**Job**
Find every line in the records below that holds the word "json", and copy it out.
**** Records to process ****
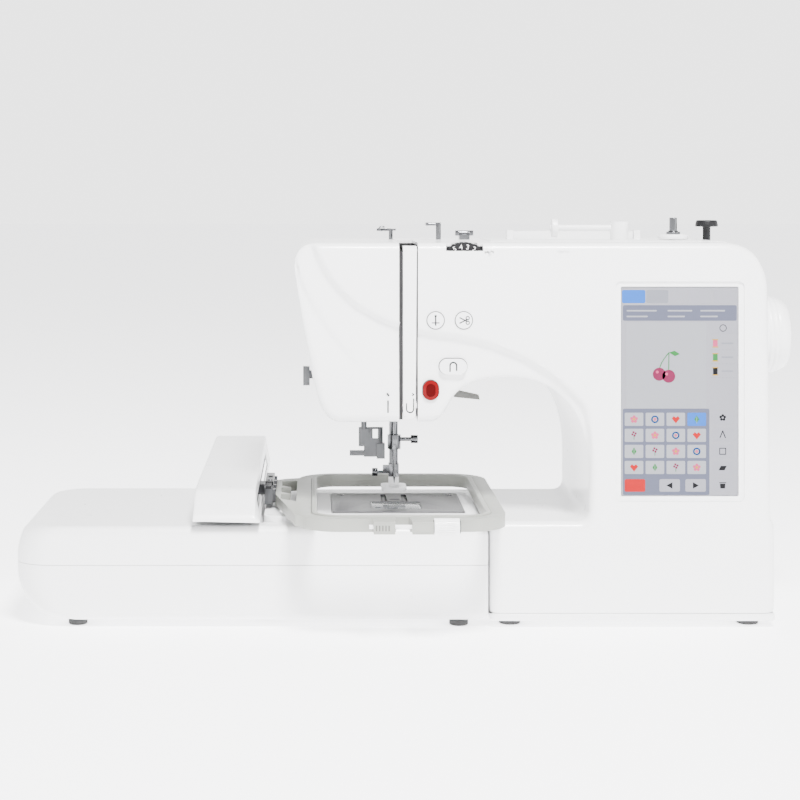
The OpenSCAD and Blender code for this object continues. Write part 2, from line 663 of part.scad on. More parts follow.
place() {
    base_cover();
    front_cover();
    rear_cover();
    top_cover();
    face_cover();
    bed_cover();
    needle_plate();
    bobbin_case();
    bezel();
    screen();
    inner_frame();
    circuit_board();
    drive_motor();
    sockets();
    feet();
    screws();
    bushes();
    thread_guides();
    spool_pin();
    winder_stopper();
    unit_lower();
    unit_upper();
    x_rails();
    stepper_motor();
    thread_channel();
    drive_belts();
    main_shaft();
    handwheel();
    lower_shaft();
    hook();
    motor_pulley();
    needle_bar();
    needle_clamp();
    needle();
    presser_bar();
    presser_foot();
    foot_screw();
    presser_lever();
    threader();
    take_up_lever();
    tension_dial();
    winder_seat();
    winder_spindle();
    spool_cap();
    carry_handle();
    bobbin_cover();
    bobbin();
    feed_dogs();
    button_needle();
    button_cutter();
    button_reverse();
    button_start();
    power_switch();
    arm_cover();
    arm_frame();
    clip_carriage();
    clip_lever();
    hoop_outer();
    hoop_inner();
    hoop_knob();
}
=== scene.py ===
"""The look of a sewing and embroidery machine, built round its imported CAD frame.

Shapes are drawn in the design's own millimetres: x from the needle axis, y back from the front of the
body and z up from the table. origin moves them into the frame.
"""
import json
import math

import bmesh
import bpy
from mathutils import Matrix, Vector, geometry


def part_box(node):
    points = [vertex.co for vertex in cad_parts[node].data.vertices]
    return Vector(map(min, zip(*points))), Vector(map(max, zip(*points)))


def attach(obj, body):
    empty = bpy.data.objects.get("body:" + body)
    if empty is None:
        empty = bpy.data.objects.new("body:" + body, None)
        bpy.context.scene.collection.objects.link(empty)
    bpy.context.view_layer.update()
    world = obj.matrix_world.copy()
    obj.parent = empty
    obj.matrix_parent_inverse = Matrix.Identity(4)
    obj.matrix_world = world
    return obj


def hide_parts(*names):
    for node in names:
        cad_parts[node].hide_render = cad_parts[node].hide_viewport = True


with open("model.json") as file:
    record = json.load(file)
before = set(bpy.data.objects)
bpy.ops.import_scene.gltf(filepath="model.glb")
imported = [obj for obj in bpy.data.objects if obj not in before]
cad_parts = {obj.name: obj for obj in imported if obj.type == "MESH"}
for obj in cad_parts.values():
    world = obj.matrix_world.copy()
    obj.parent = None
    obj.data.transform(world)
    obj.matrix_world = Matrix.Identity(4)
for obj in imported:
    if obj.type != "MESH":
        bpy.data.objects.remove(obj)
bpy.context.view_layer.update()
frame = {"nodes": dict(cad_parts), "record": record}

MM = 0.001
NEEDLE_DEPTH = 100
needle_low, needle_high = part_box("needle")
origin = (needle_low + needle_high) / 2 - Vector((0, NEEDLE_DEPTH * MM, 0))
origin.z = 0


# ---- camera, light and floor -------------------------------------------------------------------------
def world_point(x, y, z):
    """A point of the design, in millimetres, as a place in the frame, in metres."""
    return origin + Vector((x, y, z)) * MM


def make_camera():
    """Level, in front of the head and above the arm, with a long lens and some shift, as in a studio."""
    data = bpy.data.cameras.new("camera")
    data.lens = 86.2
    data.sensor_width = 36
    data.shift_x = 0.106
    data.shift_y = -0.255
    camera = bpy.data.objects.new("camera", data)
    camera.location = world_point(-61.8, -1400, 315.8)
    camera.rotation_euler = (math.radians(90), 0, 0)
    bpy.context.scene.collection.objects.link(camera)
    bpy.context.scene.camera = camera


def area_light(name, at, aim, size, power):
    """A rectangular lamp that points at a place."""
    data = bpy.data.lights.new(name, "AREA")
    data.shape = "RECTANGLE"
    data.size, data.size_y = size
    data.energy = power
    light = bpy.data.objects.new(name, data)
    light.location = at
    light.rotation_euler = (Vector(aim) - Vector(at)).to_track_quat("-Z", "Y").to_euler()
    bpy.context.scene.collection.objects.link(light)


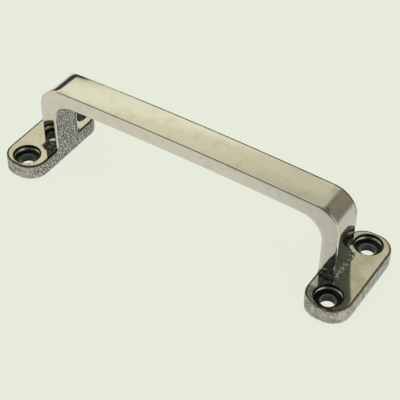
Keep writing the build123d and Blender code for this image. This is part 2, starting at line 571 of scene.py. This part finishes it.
****
**Correct output**
import json
with open("model.json") as file:
    record = json.load(file)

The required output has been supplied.